Orkin made An American Girl in Italy during 1951 in Rome, when she worked with a friend, Jinx Allen, to recreate the problems women encountered traveling alone: asking directions, paying with unfamiliar currency, ordering food, and dealing with impulsive young men. The idea for this picture had been in Orkin's mind for years, ever since she had been old enough to go through the experience herself, but she knew that she needed to have the right crowd, lighting, background, angle, and, above all, the right model in order to recreate the situation (Orkin). Orkin described Allen as a "great natural actress" who participated in staging the scene, walking by a group of men lounging on the corner of the Piazza Della Repubblica, while Orkin ran ahead of Allen and stood in the middle of the intersection to shoot. The photographer says she spoke only to the two men on the motor scooter, asking them to tell the others not to look at the camera. She took one photo of Allen passing the men, and then asked her to back up and repeat the scene, of which she took a second. Orkin's photo was eventually published in an article, "Don't Be Afraid to Travel Alone," in the Cosmopolitan issue of September 1952, after several other magazines rejected it.


http://www.zonezero.com/magazine/articles/mraz/mraz04.html
0 Replies
 
Craven de Kere
 
  1  
Reply Thu 3 Jul, 2003 10:15 am
Cav mentions another issue that is central to this. Michael Crichton wrote a book called "Disclosure" about sexual harassment against men. I have heard women rant about that book and it was odd because sexual harassment of males is an not an over-represented occurance. If anything it is downplayed. It's perfectly understandable that the sexual harassment of women is the focus. I'd not have it any other way.

But when one book about a man being harassed can bring about anger from females you can imagine that disproportionate characterization of males ad nauseum can have a hurtful effect as well.


sozobe,

The "real" reaction could be that the fact that something obviously staged draws attention.
0 Replies
 
Monger
 
  3  
Reply Thu 3 Jul, 2003 10:17 am
Craven de Kere wrote:
It certainly does happen. But where are the respectfull males? Where are the ones glaring at the untoward actions of the others? Where are the ones smacking their freinds upside their heads telling them to use the upper brain? Where are the ones who appreciate beauty without looking like an ape?
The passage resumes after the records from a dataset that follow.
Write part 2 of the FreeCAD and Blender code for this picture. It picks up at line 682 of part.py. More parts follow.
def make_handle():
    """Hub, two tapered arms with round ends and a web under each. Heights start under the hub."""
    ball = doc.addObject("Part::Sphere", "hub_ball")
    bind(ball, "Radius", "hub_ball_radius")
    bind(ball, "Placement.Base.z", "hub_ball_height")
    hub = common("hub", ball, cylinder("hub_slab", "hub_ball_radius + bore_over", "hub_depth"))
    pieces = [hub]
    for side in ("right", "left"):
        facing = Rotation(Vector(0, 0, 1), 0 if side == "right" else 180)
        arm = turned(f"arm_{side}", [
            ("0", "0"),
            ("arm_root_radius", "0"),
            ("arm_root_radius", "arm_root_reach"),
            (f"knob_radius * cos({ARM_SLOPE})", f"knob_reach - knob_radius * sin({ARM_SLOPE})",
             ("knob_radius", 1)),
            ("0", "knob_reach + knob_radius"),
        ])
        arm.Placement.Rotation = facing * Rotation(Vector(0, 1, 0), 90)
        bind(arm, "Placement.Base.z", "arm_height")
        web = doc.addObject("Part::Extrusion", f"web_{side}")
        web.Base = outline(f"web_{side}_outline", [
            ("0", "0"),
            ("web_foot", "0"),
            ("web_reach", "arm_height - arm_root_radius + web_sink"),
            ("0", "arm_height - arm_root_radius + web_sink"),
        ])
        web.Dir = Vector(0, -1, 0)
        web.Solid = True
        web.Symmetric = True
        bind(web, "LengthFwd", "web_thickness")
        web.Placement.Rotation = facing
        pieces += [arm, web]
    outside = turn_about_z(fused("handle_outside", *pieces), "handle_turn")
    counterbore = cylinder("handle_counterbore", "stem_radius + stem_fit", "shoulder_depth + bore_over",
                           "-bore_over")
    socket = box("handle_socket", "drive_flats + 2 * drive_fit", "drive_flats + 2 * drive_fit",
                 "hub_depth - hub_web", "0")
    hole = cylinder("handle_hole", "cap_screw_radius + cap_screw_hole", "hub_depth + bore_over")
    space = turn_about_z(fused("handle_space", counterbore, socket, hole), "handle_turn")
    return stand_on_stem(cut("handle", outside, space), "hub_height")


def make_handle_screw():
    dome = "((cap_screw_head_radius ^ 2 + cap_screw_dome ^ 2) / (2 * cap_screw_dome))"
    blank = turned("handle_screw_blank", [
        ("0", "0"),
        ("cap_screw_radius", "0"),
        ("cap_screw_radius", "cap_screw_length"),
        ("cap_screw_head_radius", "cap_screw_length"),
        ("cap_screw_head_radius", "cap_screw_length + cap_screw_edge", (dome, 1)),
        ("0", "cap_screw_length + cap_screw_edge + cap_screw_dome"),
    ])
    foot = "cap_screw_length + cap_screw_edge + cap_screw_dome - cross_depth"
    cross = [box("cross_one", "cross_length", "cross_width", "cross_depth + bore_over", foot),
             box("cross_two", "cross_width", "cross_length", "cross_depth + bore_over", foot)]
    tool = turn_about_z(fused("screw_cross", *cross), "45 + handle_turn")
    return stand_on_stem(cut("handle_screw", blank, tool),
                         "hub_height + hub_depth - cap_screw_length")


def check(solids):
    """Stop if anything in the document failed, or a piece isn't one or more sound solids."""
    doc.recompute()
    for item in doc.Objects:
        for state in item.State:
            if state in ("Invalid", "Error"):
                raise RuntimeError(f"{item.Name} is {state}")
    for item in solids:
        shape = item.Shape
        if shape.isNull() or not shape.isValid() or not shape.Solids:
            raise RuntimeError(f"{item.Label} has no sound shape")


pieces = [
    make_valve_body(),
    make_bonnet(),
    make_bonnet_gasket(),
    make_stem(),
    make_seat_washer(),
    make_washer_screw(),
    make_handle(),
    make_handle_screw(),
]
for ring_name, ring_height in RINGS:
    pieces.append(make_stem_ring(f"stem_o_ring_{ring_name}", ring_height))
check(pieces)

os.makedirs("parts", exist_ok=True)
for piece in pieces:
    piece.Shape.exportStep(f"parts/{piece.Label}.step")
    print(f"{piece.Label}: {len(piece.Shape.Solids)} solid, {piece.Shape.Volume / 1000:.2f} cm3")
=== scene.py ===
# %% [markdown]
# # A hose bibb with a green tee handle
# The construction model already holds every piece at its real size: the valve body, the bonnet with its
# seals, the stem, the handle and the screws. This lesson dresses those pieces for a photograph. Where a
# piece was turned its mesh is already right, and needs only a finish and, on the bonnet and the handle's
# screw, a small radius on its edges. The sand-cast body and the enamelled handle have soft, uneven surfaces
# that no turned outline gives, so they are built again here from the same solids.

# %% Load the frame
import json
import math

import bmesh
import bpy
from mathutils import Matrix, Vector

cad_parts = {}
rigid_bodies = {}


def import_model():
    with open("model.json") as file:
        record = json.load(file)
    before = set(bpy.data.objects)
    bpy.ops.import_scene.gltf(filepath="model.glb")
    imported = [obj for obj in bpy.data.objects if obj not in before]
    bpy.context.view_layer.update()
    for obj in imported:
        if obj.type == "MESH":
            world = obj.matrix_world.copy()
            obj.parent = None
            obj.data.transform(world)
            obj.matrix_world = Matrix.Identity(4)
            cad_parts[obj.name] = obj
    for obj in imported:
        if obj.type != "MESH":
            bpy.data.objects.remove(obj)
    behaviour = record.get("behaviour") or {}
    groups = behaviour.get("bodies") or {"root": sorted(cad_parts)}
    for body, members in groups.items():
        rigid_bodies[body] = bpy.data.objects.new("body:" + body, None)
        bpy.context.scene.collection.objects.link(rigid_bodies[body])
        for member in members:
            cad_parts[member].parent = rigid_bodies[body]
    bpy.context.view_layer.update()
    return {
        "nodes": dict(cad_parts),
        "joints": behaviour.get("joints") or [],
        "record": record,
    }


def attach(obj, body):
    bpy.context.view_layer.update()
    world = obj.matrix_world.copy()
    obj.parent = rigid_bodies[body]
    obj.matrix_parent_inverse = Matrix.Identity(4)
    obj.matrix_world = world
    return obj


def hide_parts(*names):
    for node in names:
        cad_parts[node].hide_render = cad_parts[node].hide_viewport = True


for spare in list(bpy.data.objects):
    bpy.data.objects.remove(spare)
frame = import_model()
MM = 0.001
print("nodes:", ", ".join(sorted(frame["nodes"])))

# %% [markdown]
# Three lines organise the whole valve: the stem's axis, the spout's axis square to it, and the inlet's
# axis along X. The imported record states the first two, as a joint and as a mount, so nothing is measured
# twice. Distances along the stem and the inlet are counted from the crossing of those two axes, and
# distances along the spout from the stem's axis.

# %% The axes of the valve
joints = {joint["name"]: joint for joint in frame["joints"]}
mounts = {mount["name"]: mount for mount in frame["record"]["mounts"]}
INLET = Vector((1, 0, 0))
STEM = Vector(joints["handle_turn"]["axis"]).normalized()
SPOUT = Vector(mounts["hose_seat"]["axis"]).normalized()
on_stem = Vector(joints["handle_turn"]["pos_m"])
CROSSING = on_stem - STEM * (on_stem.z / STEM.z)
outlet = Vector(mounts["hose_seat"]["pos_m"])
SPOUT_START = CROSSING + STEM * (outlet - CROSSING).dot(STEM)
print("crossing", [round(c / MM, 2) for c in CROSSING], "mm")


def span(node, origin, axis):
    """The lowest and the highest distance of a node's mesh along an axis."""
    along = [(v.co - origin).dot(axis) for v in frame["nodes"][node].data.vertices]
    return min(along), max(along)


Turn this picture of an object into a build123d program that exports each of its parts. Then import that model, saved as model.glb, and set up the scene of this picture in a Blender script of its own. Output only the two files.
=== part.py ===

Craven's remarks are right on. On the bright side, these are women's times. You can read a comic where a man gets beat up by his wife and laugh, or chuckle when a woman in a movie yells at her stupid male servant, you can argue that you aren't just a baby machine when you want a career, and you can insist that you're naturally nurturing when that doesn't work out. You can snipe about your co-worker's weight gain, and blame men for women's eating disorders in the same sentence. Anyway, all of this is to say "lighten up". You don't have a lock on sexism any more than blacks have a lock on racism.
0 Replies
 
sozobe
 
  3  
Reply Thu 3 Jul, 2003 10:22 am
Craven de Kere wrote:
If I posted a picture of the Palestinian kids cheering the 9/11 attacks asking for discussion about Palestinian culture some would be quick to point out that the imagery is disproportionate and did not capture the faces of some who looked at the celebratory Palestinians in horror.

And the difference is that it would be a real image, not a staged one. Reality can already be disproportionate enough without resorting to staged generalizations.


That's actually a really good analogy. I think that would be a good way to start a discussion on Palestinian culture.

Negative reactions -- "that's not how it is! THIS is how it is" -- are just as instructive, discussion-wise, as positive reactions -- "yep, that's exactly how it is". In fact, the former can give rise to a discussion of more length and depth than the latter.

Meanwhile, I haven't given my opinion of the photo, but everyone seems to think they know what it is.
0 Replies
 
bobsmyth
 
  1  
Reply Thu 3 Jul, 2003 10:23 am
Staged or not as a male I will confirm on any number of occasions being part of a similar group staring at a woman well above average in the eyeability department (and not slyly). I've been both glared at and smiled at. One part of the scenario in the picture missing of course is the vocal reaction which we all know happens. I've never done catcalls but groups I've been in have. This will sometimed elicit a haughty look (I would probably recognize you if my eyes could get so low) to angry verbalization (if you were remotely worth it I would squash you like a bug). The verbalization over the decades has become more strident and more profane. It hasn't stopped or even deterred me. I hope it never will.
0 Replies
 
Monger
 
  2  
Reply Thu 3 Jul, 2003 10:24 am
I'm curious what it is, Soz, whatever the case may be.
0 Replies
 
Craven de Kere
 
  1  
Reply Thu 3 Jul, 2003 10:28 am
soz,

I have not made any attempt to guess at your opinion but now I will.

I think you think these things happen, that in some areas things have gotten better and that there are a lot of men who do not act in such manner.

My qualm is on emphasis (due to the ad nauseum factor in society) and dispropotion.